- Patrick Malahide and Michael Gough as Colonel Mailer and Arthur Apple
- Genre: Thriller
- Based on: Children of the North by M.S. Power
- Written by: John Hale
- Directed by: David Drury
- Starring: Patrick Malahide Michael Gough Tony Doyle John Kavanagh Adrian Dunbar Paul Brooke Jonathan Hyde Ian McElhinney Sean Caffrey
- Composer: Geoffrey Burgon
- Country of origin: United Kingdom
- Original language: English
- No. of series: 1
- No. of episodes: 4

Production
- Producer: Chris Parr
- Production locations: Belfast, Northern Ireland
- Cinematography: Alec Curtis
- Editor: Ian Farr
- Running time: 55 minutes
- Production company: BBC Northern Ireland

Original release
- Network: BBC2
- Release: 30 October – 20 November 1991

= Children of the North =

British television series

Children of the North is a British television thriller drama series written by John Hale that first broadcast on BBC2 between 30 October 20 November 1991. The series comprising four episodes was based on the novel trilogy The Killing of Yesterday's Children, Lonely the Man Without Heroes and A Darkness in the Eye by author M.S. Power. All four episodes were directed by David Drury, with Chris Parr acting as executive producer.

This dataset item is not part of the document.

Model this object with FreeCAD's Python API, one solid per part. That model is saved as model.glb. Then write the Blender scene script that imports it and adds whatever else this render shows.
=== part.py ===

The series starred Patrick Malahide as Colonel Mailer, an MI5 agent whose chauffeur is killed during an IRA assassination attempt on Mailer and Michael Gough as Arthur Apple, a bookie who launders money for the IRA.

==Production==
According to a Sydney Morning Herald review, Malahide's character is "nearing retirement from a shattering life in military intelligence". Tony Doyle, Adrian Dunbar, and John Kavanagh co-starred with Malahide and Gough. The original BBC plotline for the series read, "When two MI6 officers are shot dead in an unmarked car, assassination attempts, money laundering operations and peace talks follow as hitman Martin Deeley (Adrian Dunbar) is simultaneously chased by members of the IRA, the RUC, and the army".

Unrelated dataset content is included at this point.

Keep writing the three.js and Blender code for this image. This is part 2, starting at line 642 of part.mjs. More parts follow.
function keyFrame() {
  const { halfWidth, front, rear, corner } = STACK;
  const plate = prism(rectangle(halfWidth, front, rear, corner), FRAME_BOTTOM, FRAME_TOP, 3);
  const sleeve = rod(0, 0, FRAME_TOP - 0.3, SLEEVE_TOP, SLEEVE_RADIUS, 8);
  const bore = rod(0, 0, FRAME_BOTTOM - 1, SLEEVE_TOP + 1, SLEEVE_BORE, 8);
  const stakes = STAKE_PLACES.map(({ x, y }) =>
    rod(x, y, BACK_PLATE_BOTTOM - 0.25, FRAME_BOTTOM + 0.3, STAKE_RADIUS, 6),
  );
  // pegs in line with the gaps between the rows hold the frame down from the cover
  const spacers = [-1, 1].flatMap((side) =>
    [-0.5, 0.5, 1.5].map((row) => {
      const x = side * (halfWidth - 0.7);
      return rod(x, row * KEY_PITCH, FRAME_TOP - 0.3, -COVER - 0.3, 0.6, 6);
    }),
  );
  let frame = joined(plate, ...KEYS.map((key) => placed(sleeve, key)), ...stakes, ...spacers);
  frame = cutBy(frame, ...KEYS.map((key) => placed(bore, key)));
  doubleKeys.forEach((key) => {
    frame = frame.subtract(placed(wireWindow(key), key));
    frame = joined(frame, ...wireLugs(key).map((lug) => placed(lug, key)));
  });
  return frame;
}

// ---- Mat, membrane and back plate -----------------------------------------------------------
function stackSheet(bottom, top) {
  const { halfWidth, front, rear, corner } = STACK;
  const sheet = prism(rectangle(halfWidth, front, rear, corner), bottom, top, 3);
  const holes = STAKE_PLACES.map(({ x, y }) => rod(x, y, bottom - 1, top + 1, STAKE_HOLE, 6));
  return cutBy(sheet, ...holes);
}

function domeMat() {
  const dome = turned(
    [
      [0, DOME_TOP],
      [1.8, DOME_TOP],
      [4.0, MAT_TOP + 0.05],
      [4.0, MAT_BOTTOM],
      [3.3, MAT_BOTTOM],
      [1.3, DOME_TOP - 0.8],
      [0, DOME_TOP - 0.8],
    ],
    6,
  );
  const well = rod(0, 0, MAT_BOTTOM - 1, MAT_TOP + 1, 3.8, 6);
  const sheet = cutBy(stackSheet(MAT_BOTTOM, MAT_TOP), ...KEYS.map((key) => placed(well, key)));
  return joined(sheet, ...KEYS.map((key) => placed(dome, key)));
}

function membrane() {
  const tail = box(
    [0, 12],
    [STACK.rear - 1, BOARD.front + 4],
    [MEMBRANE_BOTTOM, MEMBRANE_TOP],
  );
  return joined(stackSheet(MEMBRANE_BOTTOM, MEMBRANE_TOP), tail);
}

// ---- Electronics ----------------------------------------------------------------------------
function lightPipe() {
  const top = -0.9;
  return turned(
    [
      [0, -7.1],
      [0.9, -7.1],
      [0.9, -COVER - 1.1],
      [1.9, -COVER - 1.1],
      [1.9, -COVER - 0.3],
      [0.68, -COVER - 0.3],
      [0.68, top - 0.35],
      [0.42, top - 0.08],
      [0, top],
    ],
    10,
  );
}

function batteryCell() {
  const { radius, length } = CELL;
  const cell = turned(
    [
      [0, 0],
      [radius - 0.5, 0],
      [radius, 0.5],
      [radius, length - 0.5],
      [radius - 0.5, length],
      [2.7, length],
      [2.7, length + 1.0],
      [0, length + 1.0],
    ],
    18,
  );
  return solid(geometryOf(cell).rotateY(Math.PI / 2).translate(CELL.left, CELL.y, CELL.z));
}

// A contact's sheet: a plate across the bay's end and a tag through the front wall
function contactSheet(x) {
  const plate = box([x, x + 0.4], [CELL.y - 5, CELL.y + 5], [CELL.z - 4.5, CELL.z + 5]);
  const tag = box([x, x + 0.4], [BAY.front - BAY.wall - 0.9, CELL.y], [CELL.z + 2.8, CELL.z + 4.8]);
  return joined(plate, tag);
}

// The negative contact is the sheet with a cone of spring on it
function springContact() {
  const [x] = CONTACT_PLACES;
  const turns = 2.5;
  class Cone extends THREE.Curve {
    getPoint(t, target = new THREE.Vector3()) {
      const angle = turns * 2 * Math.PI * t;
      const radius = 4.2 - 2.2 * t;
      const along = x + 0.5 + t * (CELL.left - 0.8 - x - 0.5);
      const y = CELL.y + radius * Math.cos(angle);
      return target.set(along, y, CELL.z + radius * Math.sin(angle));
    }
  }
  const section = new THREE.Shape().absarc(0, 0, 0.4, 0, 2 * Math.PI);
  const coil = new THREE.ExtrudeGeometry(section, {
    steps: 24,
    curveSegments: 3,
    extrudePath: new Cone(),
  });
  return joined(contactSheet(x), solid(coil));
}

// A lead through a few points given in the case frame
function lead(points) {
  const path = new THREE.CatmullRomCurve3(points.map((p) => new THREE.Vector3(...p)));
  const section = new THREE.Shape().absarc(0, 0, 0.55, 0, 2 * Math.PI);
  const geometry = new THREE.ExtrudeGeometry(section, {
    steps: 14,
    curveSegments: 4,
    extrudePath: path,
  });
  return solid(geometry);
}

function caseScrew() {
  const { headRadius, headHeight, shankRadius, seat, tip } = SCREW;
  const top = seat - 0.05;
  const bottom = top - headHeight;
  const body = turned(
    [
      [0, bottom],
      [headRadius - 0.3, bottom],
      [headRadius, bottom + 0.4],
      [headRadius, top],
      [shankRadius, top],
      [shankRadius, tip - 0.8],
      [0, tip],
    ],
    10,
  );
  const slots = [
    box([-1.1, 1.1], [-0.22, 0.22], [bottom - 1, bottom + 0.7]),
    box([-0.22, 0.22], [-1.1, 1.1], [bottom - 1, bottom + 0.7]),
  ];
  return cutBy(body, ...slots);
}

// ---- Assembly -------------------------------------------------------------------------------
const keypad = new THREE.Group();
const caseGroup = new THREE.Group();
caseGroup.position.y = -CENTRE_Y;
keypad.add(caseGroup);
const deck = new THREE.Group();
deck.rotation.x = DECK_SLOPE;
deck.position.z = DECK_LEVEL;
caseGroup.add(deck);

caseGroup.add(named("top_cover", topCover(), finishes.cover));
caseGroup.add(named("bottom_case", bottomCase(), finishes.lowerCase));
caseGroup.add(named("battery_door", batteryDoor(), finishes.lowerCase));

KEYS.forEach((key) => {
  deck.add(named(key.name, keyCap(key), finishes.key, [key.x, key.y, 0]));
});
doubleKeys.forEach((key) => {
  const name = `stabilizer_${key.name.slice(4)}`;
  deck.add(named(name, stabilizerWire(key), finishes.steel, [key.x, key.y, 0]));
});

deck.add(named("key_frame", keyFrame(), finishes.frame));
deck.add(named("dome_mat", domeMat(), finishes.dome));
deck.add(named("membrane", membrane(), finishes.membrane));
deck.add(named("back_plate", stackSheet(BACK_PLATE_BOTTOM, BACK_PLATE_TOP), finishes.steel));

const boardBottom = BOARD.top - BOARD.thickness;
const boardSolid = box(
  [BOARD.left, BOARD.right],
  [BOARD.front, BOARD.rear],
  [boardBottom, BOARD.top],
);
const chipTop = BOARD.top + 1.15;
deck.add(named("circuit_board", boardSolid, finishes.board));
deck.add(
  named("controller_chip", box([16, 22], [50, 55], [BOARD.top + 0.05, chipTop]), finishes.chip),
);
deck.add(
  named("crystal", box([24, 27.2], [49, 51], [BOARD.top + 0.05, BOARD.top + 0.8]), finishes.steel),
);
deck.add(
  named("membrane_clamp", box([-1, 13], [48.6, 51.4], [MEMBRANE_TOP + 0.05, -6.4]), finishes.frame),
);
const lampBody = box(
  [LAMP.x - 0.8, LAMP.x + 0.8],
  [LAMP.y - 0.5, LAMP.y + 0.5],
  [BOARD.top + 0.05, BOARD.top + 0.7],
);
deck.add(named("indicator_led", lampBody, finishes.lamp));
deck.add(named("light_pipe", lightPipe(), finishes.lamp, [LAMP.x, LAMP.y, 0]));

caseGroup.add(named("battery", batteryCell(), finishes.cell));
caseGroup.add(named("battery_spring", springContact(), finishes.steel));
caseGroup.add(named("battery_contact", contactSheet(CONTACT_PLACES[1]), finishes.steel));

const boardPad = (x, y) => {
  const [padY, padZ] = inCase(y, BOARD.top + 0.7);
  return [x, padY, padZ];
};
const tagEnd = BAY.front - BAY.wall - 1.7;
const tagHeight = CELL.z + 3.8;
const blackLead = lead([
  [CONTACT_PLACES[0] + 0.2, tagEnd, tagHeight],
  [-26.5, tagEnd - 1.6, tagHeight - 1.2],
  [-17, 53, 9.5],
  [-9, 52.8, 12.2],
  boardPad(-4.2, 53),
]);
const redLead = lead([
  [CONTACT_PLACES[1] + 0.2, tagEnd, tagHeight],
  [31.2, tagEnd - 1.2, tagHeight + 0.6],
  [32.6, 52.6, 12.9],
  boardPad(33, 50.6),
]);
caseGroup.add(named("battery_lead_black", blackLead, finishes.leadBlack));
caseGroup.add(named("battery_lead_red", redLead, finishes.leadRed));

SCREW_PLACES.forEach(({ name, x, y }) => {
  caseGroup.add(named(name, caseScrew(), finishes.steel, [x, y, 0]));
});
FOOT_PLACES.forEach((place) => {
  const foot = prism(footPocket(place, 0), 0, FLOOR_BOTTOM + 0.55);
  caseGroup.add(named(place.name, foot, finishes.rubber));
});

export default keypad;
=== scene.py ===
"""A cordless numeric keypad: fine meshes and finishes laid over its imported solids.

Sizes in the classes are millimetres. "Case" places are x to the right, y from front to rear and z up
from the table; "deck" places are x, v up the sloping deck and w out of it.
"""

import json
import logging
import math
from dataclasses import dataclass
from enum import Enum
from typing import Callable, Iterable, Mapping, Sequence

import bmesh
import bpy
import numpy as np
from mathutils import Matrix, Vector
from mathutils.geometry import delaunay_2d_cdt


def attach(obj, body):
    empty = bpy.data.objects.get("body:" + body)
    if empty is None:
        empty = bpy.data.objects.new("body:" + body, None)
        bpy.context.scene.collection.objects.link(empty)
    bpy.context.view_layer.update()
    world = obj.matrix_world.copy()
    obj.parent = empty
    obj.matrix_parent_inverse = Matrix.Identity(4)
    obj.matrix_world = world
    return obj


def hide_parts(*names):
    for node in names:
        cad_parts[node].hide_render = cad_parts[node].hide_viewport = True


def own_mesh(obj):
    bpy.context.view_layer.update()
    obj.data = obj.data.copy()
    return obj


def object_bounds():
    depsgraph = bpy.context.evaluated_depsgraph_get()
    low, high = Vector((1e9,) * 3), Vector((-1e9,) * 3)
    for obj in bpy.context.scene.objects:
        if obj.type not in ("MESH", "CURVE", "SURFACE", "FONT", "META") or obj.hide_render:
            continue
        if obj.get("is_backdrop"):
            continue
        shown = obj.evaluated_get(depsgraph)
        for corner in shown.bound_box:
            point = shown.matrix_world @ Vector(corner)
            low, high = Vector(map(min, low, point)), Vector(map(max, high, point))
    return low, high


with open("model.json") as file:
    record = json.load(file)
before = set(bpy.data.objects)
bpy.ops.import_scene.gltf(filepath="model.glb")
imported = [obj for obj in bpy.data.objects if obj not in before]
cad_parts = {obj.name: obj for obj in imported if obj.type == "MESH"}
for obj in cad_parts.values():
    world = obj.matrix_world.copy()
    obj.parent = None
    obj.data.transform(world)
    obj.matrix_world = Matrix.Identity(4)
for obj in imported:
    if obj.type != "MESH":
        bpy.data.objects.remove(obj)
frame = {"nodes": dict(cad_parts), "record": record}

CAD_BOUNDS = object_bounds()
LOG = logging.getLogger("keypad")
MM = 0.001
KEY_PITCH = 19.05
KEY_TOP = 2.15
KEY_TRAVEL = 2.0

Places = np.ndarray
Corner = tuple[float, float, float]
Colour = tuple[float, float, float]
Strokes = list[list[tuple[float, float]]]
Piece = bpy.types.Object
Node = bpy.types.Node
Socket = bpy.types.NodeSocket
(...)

Behind-the-scenes production photos were later uploaded on social media website Pinterest by the owner of the land where part of the series was filmed.

==Cast==
- Patrick Malahide as Colonel Mailer; a military intelligence operative
- Michael Gough as Arthur Apple; a bookie who launders money for the IRA
- Tony Doyle as John Axton; an RUC Special Branch officer
- John Kavanagh as Seamus Reilly; an IRA 'godfather'
- Adrian Dunbar as Martin Deeley; an assassin

===Recurring===
- Paul Brooke as Ballister
- Jonathan Hyde as Colonel Shrapnel
- Ian McElhinney as O'Hare
- Sean Caffrey as IRA Chief of Staff
- John Hewitt as Moran
- Frankie McCafferty as Fergal
- Brian McGrath as McIlliver
- Tony Byrne as Dowling

==Episodes==

| No. | Title | Directed by | Written by | Original release date |
| 1 | "The Killing of Yesterday's Children" | David Drury | John Hale | 30 October 1991 |
Two MI6 officers are shot in a car near the border. Colonel Mailer, in harness with RUC Special Branch officer John Axton, hunts the marksman. IRA godfather Seamus Reilly pulls young Martin Deeley out of active service and recruits the old, eccentric Arthur Apple.
| 2 | "Lonely the Man Without Heroes" | David Drury | John Hale | 6 November 1991 |
Deeley is hunted by the Army, RUC and IRA. Apple's plan to shield him is ingenious – but will it work? Mailer comes into his office to a big surprise.
| 3 | "City of Maloch" | David Drury | John Hale | 13 November 1991 |
Axton and Reilly collaborate to stop Shrapnel's assassination squad. Colonel Mailer is called back from retirement to the Province – at the IRA's request.
| 4 | "A Darkness with the Eye" | David Drury | John Hale | 20 November 1991 |
Reilly's peace moves get a response from the government but are threatened by a rogue unit within his ranks.